PROBLEM
Reproduce, word for word, every line from the first one down to the line containing "a thumb nut.", and nothing else.

─── DATASET EXTRACT ───

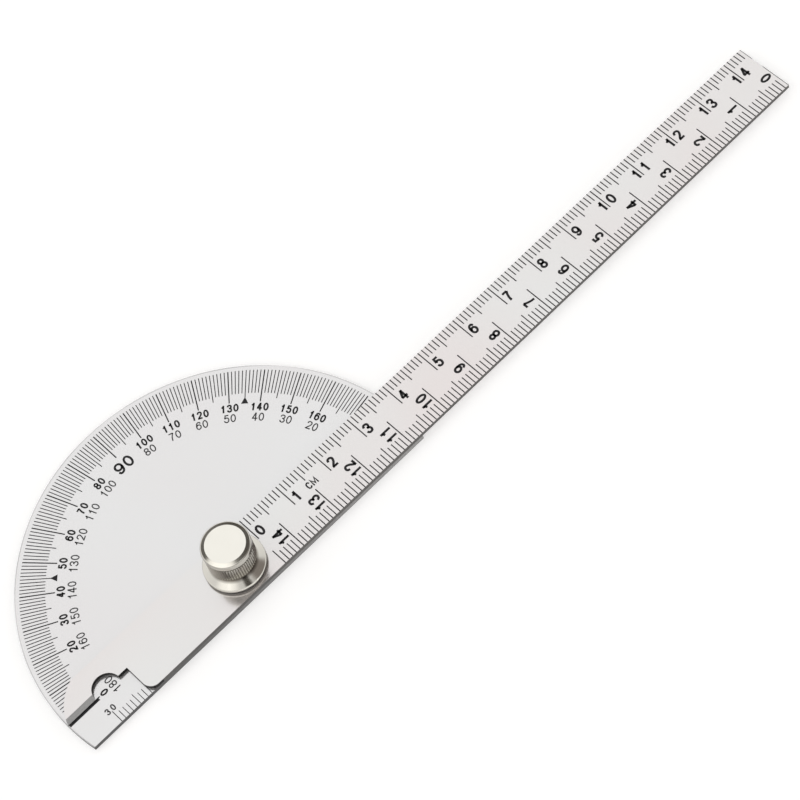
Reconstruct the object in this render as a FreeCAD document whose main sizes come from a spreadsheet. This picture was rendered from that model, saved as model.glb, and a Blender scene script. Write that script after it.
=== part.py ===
"""Bevel protractor: a half-disc degree plate, a ruler blade with an index tail, and a thumb nut.

Frame: the origin is on the pivot axis, at the plate's underside. +X runs along the blade to its tip,
+Y to the crown of the half disc and +Z up, towards the thumb nut. All sizes are in millimetres.
At rest the blade reads 0 degrees and its lower edge is flush with the plate's base edge.
"""
import FreeCAD, Part
import math
import os
import Sketcher

# Driving dimensions. Everything else is worked out from them in expressions.
SIZES = {
    # protractor plate
    "disc_radius": 45.5,       # pivot axis to the arc
    "base_drop": 7.3,          # pivot axis down to the straight base edge
    "plate_thick": 1.2,
    # pivot stud
    "shoulder_radius": 3.0,    # plain shoulder that the blade turns on
    "stud_head_radius": 3.9,   # countersunk head, flush with the plate's underside
    "stud_head_rim": 0.2,      # straight rim below the countersink
    "thread_radius": 2.0,      # M4 stud end
    "stud_tip_bevel": 0.4,
    "stud_end_gap": 0.8,       # stud end to the end of the nut's thread, with the nut tight
    "running_gap": 0.05,       # radial clearance of every turning fit
    "seat_gap": 0.1,           # end clearance, so that the nut clamps the blade and not the stud
    "face_gap": 0.02,          # the blade slides this far above the plate
    # ruler blade
    "blade_thick": 1.0,
    "blade_reach": 152.0,      # pivot axis to the blade's tip
    "blade_rise": 6.5,         # pivot axis up to the blade's upper edge
    "tail_margin": 0.1,        # the index corner stops this far inside the arc
    "tail_cut": 6.6,           # length of the tail's rounded end, along the blade
    "tail_end_radius": 11.0,
    "window_inset": 10.5,      # arc to the centre of the reading window
    "window_drop": 0.3,        # centre of the window, below the index line
    "window_radius": 3.2,
    "step_length": 5.5,        # centre of the window to the wall of the step
    "step_round": 2.2,         # rounded outer corner of the step
    "index_bevel": 0.9,        # width of the bevel along the index edge
    "index_lip": 0.15,         # what the bevel leaves of the thickness
    # friction washer
    "washer_thick": 0.5,
    "washer_radius": 5.7,
    "spigot_radius": 3.2,      # spigot under the nut, which carries the washer
    "spigot_flare": 0.2,       # staked lip that keeps the washer on the spigot
    # thumb nut, heights from its underside
    "nut_height": 8.9,
    "flange_radius": 6.5,
    "flange_thick": 0.8,
    "flange_bevel": 0.35,      # bevel under the flange's rim
    "neck_radius": 4.2,
    "skirt_rise": 1.5,         # height of the cone from the flange's rim to the neck
    "grip_radius": 5.15,
    "grip_start": 3.2,
    "grip_bevel": 0.4,         # bevelled underside of the grip
    "groove_width": 0.3,       # groove between the knurling and the crown
    "groove_depth": 0.3,
    "crown_height": 1.6,       # plain band above the groove
    "crown_flat": 4.17,        # radius of the flat top
    "crown_drop": 0.3,         # fall of the shallow bevel round the flat top
    "crown_wall": 0.9,         # metal left above the blind thread's hole
    "drill_point": 1.2,        # cone that the drill leaves above the thread
    "knurl_count": 60,
    "knurl_depth": 0.2,
    "knurl_crest": 0.02,       # the sharp crests stand this far inside the grip's radius
}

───

ANSWER TO THIS PROBLEM
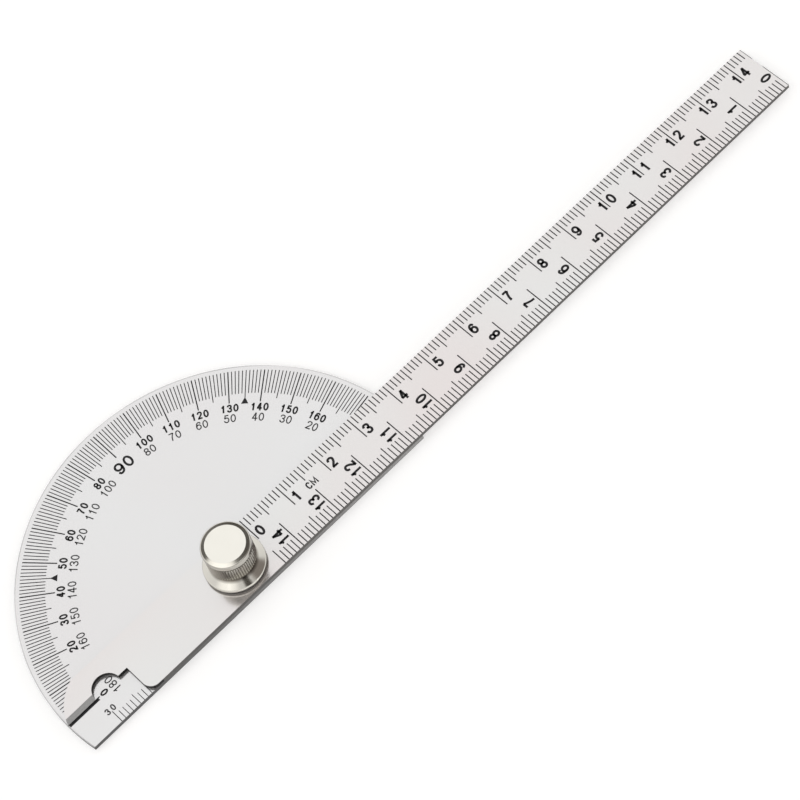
Reconstruct the object in this render as a FreeCAD document whose main sizes come from a spreadsheet. This picture was rendered from that model, saved as model.glb, and a Blender scene script. Write that script after it.
=== part.py ===
"""Bevel protractor: a half-disc degree plate, a ruler blade with an index tail, and a thumb nut.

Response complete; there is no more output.